Album: Psychedelic Pill
Year: 2012
Recorded at Redwood Digital on February 26, 2012
So naturally, after perhaps the most experimental album of his entire career, Neil Young returned to the basics, and after the longest non-Crazy Horse drought of his career, released not one, but two NYCH albums in 2012.
The first one, Americana, is a bit of a controversial entry in the canon: it’s all covers, and covers of traditional songs — and, er, “Get a Job” — to boot. Oh, and they fucked with the melodies of the more well-known songs as well.
I don’t love Americana as much as its biggest fans, nor dislike it as much as its detractors (or dislike it at all, actually), but for me, it was just table-setting for Psychedelic Pill, which turned out to be my favorite Neil Young & Crazy Horse album since Ragged Glory two decades prior.
The thing about Psychedelic Pill is that it was made for people who thought that at 14:00, “Change Your Mind” wasn’t long enough, so it spreads itself across two CDs, opening with the 27:36 of “Driftin’ Back,” to date the longest song on any Neil Young album. I mean if you don’t count “Arc,” I guess. Or the bonus track on the Blu-Ray version of Psychedelic Pill, the 37-minute “Horse Back,” which is one half jam session and one half “Cortez The Killer.”
Because why shouldn’t Neil Young & Crazy Horse have a song that’s longer than any songs by Genesis or Yes or Pink Floyd? Or longer than the entirety of Zuma?

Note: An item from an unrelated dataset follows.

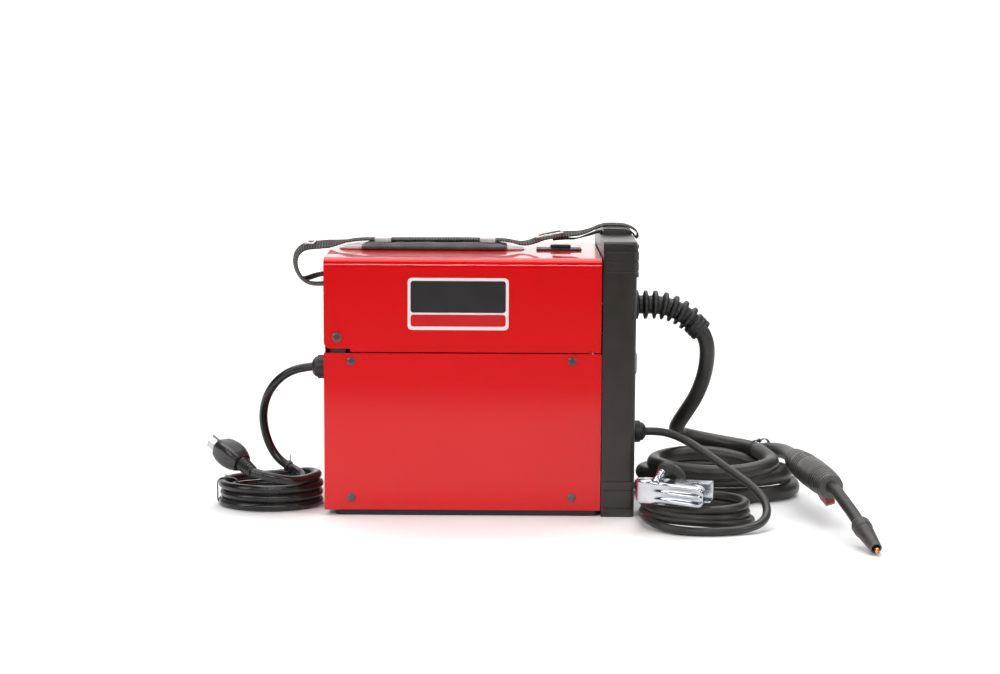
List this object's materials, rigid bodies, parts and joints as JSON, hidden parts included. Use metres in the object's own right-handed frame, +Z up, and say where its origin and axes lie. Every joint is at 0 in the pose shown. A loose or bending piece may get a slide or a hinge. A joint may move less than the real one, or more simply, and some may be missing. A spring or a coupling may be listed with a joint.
{
  "type": "wire-feed welding machine",
  "caption": "Portable wire-feed welding machine with hinged wire-bay lid, carry strap, gun on a flexible cable, work clamp and coiled mains lead.",
  "frame": {"origin": "middle of the case's footprint, on the underside of the base tray", "axes": "+Z up, +X out of the machine's front, where the gun and the work lead leave"},
  "size_m": [0.6948, 0.392, 0.3035],
  "materials": {
    "black_plastic": "satin moulded",
    "bezel_plastic": "satin moulded charcoal",
    "panel_plastic": "matt",
    "red_paint": "gloss red",
    "zinc_steel": "zinc plated",
    "black_screws": "black oxide",
    "laminated_steel": "varnished laminations",
    "copper_wire": "enamelled copper wire",
    "aluminium": "extruded",
    "circuit_board": "solder mask",
    "red_plastic": "gloss",
    "grey_plastic": "light grey",
    "brass": "turned",
    "spool_plastic": "moulded",
    "wire_steel": "drawn wire",
    "black_rubber": "moulded rubber",
    "gun_cable_rubber": "satin cable jacket",
    "cable_rubber": "satin cable jacket",
    "mains_rubber": "glossy cord jacket",
    "gun_plastic": "moulded",
    "copper": "copper",
    "chrome": "bright plated",
    "webbing": "woven webbing",
    "pad_fabric": "padded fabric",
    "clear_plastic": "translucent"
  },
  "bodies": {
    "case": {"base_tray": "black_plastic", "front_bezel": "bezel_plastic", "control_panel": "panel_plastic", "side_panel_right": "red_paint", "side_panel_left": "red_paint", "rear_panel": "red_paint", "divider_deck": "zinc_steel", "hinge_brackets": "black_plastic", "case_screws": "black_screws", "transformer_core": "laminated_steel", "transformer_windings": "copper_wire", "rectifier_heatsink": "aluminium", "control_board": "circuit_board", "fan_shroud": "black_plastic", "power_switch_body": "black_plastic", "control_pots": "zinc_steel", "feed_plate": "zinc_steel", "feed_motor": "zinc_steel", "wire_guides": "brass", "spool_post": "black_plastic", "spool_nut": "black_plastic", "gun_bellows": "black_rubber", "gun_cable": "gun_cable_rubber", "gun_cable_coil": "gun_cable_rubber", "gun_handle_left": "gun_plastic", "gun_handle_right": "gun_plastic", "gun_neck": "black_rubber", "gun_nozzle": "gun_plastic", "contact_tip": "copper", "work_gland": "black_plastic", "work_cable": "cable_rubber", "work_cable_coil": "cable_rubber", "clamp_near_arm": "chrome", "clamp_pivot": "chrome", "clamp_boot": "black_rubber", "mains_gland": "black_plastic", "mains_cord": "mains_rubber", "mains_cord_coil": "mains_rubber", "mains_plug": "mains_rubber", "plug_blades": "zinc_steel", "strap_front_loop": "webbing"},
    "lid": {"lid": "red_paint", "latch_plate": "black_plastic", "strap_webbing": "webbing", "strap_pad": "pad_fabric", "strap_buckles": "clear_plastic"},
    "latch": {"latch_slider": "black_plastic"},
    "rocker": {"power_rocker": "red_plastic"},
    "speed_dial": {"speed_knob": "grey_plastic"},
    "voltage_dial": {"voltage_knob": "grey_plastic"},
    "spool": {"wire_spool": "spool_plastic", "welding_wire": "wire_steel"},
    "drive_wheel": {"drive_roll": "zinc_steel"},
    "idle_wheel": {"idle_roll": "zinc_steel"},
    "pressure_lever": {"pressure_arm": "black_plastic"},
    "tension_dial": {"tension_knob": "black_plastic"},
    "fan": {"fan_blades": "black_plastic"},
    "trigger": {"gun_trigger": "red_plastic"},
    "clamp_jaw": {"clamp_far_arm": "chrome"}
  },
  "joints": [
    {"name": "lid_hinge", "type": "hinge", "parent": "case", "child": "lid", "pos_m": [-0.153, 0, 0.1914], "axis": [0, -1, 0], "range_deg": [0, 70]},
    {"name": "latch_slide", "type": "slide", "parent": "lid", "child": "latch", "axis": [-1, 0, 0], "range_m": [0, 0.005], "stiffness_N_per_m": 200},
    {"name": "power_rocker_tilt", "type": "hinge", "parent": "case", "child": "rocker", "pos_m": [0.1597, 0.038, 0.11], "axis": [0, -1, 0], "range_deg": [0, 20]},
    {"name": "wire_speed_turn", "type": "hinge", "parent": "case", "child": "speed_dial", "pos_m": [0.17, 0.015, 0.148], "axis": [-1, 0, 0], "range_deg": [0, 280]},
    {"name": "voltage_turn", "type": "hinge", "parent": "case", "child": "voltage_dial", "pos_m": [0.17, 0.062, 0.148], "axis": [-1, 0, 0], "range_deg": [0, 90]},
    {"name": "spool_spin", "type": "hinge", "parent": "case", "child": "spool", "pos_m": [-0.062, -0.02, 0.212], "axis": [0, 1, 0], "continuous": true},
    {"name": "drive_roll_spin", "type": "hinge", "parent": "case", "child": "drive_wheel", "pos_m": [0.09, -0.02, 0.2021], "axis": [0, 1, 0], "continuous": true},
    {"name": "idle_roll_spin", "type": "hinge", "parent": "pressure_lever", "child": "idle_wheel", "pos_m": [0.09, -0.02, 0.2289], "axis": [0, 1, 0], "continuous": true},
    {"name": "pressure_arm_lift", "type": "hinge", "parent": "case", "child": "pressure_lever", "pos_m": [0.062, -0.031, 0.232], "axis": [0, -1, 0], "range_deg": [0, 25]},
    {"name": "tension_knob_turn", "type": "hinge", "parent": "pressure_lever", "child": "tension_dial", "pos_m": [0.104, -0.033, 0.24], "axis": [0, 0, 1], "continuous": true},
    {"name": "fan_spin", "type": "hinge", "parent": "case", "child": "fan", "pos_m": [-0.15, 0.02, 0.075], "axis": [1, 0, 0], "continuous": true},
    {"name": "trigger_pull", "type": "hinge", "parent": "case", "child": "trigger", "pos_m": [0.36023, -0.09873, 0.03312], "axis": [0.9571, 0.121, 0.2632], "range_deg": [-8, 0], "stiffness_Nm_per_rad": 0.3},
    {"name": "clamp_squeeze", "type": "hinge", "parent": "case", "child": "clamp_jaw", "pos_m": [0.1861, -0.17, 0.0422], "axis": [0, 0, -1], "range_deg": [0, 18], "stiffness_Nm_per_rad": 1.5}
  ],
  "couplings": [
    {"joint": "idle_roll_spin", "follows": "drive_roll_spin", "ratio": -1.3636}
  ]
}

I mean, was any of this strictly necessary?Sure, us crazies and die-hards will always welcome new music from the man, but still probably not, yet the fact that Neil Young doesn’t really need to write and perform any new music is definitely part of the reason he still does, especially when he hits upon a song as affecting as “Ramada Inn,” the story of a pair of empty nesters.

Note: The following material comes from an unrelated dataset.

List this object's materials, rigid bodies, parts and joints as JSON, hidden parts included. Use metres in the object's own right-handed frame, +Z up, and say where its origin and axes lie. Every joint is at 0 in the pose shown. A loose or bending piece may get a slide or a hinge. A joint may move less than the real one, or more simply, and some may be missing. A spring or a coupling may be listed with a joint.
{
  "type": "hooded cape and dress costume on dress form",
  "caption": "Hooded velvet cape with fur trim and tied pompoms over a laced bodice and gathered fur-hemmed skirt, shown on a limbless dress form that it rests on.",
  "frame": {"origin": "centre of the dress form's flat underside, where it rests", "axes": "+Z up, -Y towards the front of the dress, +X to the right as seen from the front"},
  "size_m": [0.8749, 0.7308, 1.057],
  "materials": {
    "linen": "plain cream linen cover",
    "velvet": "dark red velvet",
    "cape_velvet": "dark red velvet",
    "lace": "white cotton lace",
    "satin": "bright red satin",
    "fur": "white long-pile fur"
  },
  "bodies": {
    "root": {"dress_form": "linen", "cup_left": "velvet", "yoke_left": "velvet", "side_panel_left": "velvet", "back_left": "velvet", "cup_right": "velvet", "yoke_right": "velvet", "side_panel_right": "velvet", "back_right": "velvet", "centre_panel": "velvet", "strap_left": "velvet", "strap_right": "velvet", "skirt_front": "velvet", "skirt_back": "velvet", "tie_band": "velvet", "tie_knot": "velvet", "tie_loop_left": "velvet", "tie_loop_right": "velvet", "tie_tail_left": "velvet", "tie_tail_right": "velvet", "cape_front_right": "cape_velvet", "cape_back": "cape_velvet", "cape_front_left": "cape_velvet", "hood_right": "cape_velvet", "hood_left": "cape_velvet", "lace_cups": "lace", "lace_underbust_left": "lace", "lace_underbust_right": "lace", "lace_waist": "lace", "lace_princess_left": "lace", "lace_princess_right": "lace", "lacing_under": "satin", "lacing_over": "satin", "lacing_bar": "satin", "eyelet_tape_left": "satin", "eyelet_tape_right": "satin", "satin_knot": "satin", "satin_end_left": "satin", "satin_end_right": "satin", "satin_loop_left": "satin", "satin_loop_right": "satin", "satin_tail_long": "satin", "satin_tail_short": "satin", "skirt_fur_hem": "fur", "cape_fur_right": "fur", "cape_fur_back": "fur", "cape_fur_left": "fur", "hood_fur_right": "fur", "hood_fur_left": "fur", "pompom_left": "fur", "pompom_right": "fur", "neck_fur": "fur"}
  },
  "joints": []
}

So many years now together
All those good times, ups and downs
So many joys raising up those kids
They’ve moved on now out of town
So many times she tried
So many times she cried
As always, “Ramada Inn” is just a handful of chords playing against each other, Neil playing leads whenever and however he feels like it, but when Crazy Horse sings the pre-chorus without Neil, it’s as emotional as all hell.

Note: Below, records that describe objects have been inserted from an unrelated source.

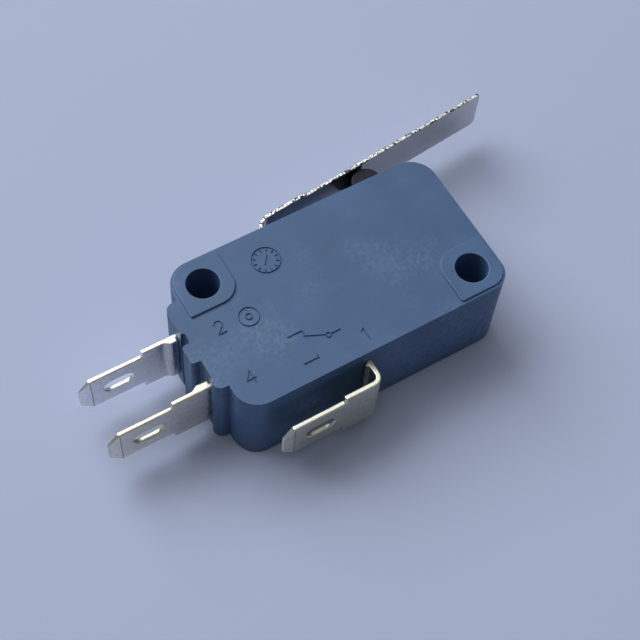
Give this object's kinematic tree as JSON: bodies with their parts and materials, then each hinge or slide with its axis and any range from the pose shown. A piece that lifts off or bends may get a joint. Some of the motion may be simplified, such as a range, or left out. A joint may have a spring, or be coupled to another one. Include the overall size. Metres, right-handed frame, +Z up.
{
  "type": "lever micro switch",
  "caption": "Snap-action micro switch in a rectangular moulded case with a long straight hinged lever, a push plunger and quick-connect blade terminals.",
  "frame": {"origin": "midway between the two mounting holes, on the plane of the pads under the cover", "axes": "+X along the body, away from the two end terminals; +Y towards the plunger and the lever; +Z up through the thickness, out of the case's face"},
  "size_m": [0.0494, 0.0234, 0.0103],
  "materials": {
    "case_plastic": "satin moulded slate blue",
    "cover_plastic": "satin moulded slate blue",
    "plunger_plastic": "black, satin",
    "lever_steel": "bright rolled",
    "terminal_metal": "tin plated, satin",
    "contact_metal": "silver faced",
    "arm_metal": "spring copper alloy",
    "inner_steel": "satin",
    "spring_steel": "drawn wire"
  },
  "bodies": {
    "housing": {"case": "case_plastic", "cover": "cover_plastic", "com_terminal": "terminal_metal", "nc_terminal": "terminal_metal", "no_terminal": "terminal_metal", "nc_contact": "contact_metal", "no_contact": "contact_metal"},
    "actuator": {"actuator_lever": "lever_steel"},
    "button": {"plunger": "plunger_plastic"},
    "operator": {"operating_lever": "inner_steel"},
    "arm": {"contact_arm": "arm_metal", "moving_contact": "contact_metal"},
    "spring": {"tension_spring": "spring_steel"}
  },
  "joints": [
    {"name": "actuator_hinge", "type": "hinge", "parent": "housing", "child": "actuator", "pos_m": [-0.0023, 0.007, 0.00515], "axis": [0, 0, -1], "range_deg": [0, 9.74], "stiffness_Nm_per_rad": 0.01, "springref_deg": -22.92},
    {"name": "plunger_slide", "type": "slide", "parent": "housing", "child": "button", "axis": [0, -1, 0], "range_m": [0, 0.00195]},
    {"name": "operating_hinge", "type": "hinge", "parent": "housing", "child": "operator", "pos_m": [-0.00135, -0.004, 0.00515], "axis": [0, 0, -1], "range_deg": [0, 10.3]},
    {"name": "arm_hinge", "type": "hinge", "parent": "housing", "child": "arm", "pos_m": [-0.00155, -0.0003, 0.00515], "axis": [0, 0, 1], "range_deg": [0, 4.5]},
    {"name": "spring_hinge", "type": "hinge", "parent": "arm", "child": "spring", "pos_m": [-0.00695, -0.00009, 0.00515], "axis": [0, 0, 1], "range_deg": [-6.54, 0], "deforming": ["tension_spring"]}
  ],
  "couplings": [
    {"joint": "plunger_slide", "follows": "actuator_hinge", "m_per_rad": 0.01145},
    {"joint": "operating_hinge", "follows": "actuator_hinge", "ratio": 1.056},
    {"joint": "arm_hinge", "follows": "actuator_hinge", "ratio": 0.4615},
    {"joint": "spring_hinge", "follows": "actuator_hinge", "ratio": -0.67}
  ]
}
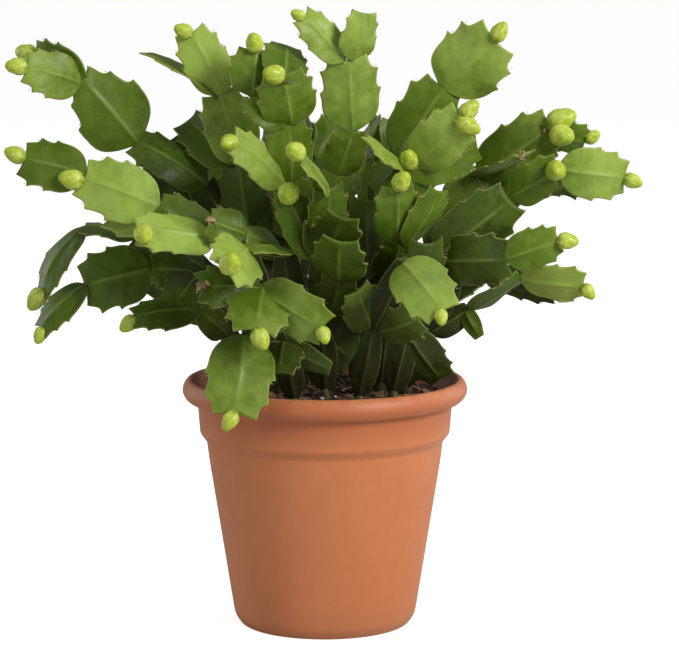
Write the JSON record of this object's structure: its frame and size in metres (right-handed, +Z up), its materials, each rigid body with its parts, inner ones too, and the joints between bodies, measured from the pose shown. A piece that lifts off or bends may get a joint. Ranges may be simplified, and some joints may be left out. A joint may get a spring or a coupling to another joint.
{
  "type": "potted christmas cactus",
  "caption": "Christmas cactus in bud: arching stems of flat, toothed, jointed segments, rooted in potting mix in a round tapered plastic nursery pot with a rolled rim.",
  "frame": {"origin": "centre of the pot's flat base, on its underside", "axes": "+Z up along the pot's axis; the front, as seen in the picture, looks along -Y; +X is to the right of it"},
  "size_m": [0.3318, 0.2686, 0.3285],
  "materials": {
    "pot_plastic": "satin",
    "potting_mix": "rough",
    "plant_green": "satin"
  },
  "bodies": {
    "root": {"pot": "pot_plastic", "potting_mix": "potting_mix", "stem_left_high": "plant_green", "stem_left_middle": "plant_green", "stem_left_low": "plant_green", "stem_top": "plant_green", "stem_centre": "plant_green", "stem_centre_right": "plant_green", "stem_front_left": "plant_green", "stem_front_right": "plant_green", "stem_right_high": "plant_green", "stem_right_middle": "plant_green", "stem_right_front": "plant_green", "stem_rear_1": "plant_green", "stem_rear_2": "plant_green", "stem_rear_3": "plant_green", "stem_rear_4": "plant_green", "stem_rear_5": "plant_green", "stem_rear_low_1": "plant_green", "stem_rear_low_2": "plant_green", "stem_rear_low_3": "plant_green", "stem_rear_low_4": "plant_green"}
  },
  "joints": []
}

And every morning comes the sun
And they both rise into the day
Holding onto what they’ve done
Most of the song takes place in a Ramada Inn near the Grapevine on a roadtrip to visit some friends. It’s clear that they’re at a crossroads, in a weird space after their kids have left, but as Neil’s lonely chorus makes clear, some things remain the same.
She loves him so
She loves him so
She loves him so
She does what she has toHe loves her so
He loves her so
He loves her so
He does what he needs to
So will they make it? The song is unclear, even as Neil piles waves and waves of sympathetic guitar, which tells us he’s rooting for them. If he wasn’t, the guitar solos would be dissonant, noisy and disjointed.
Both the unresolved story and the melody of “Ramada Inn” are as classic as Neil Young & Crazy Horse get, though my guess is that only a fraction of people who might love this song have ever heard it, and it definitely would have been a highlight of Alchemy, the live album recorded and subsequently shelved from their 2012 tour, for, you know, reasons.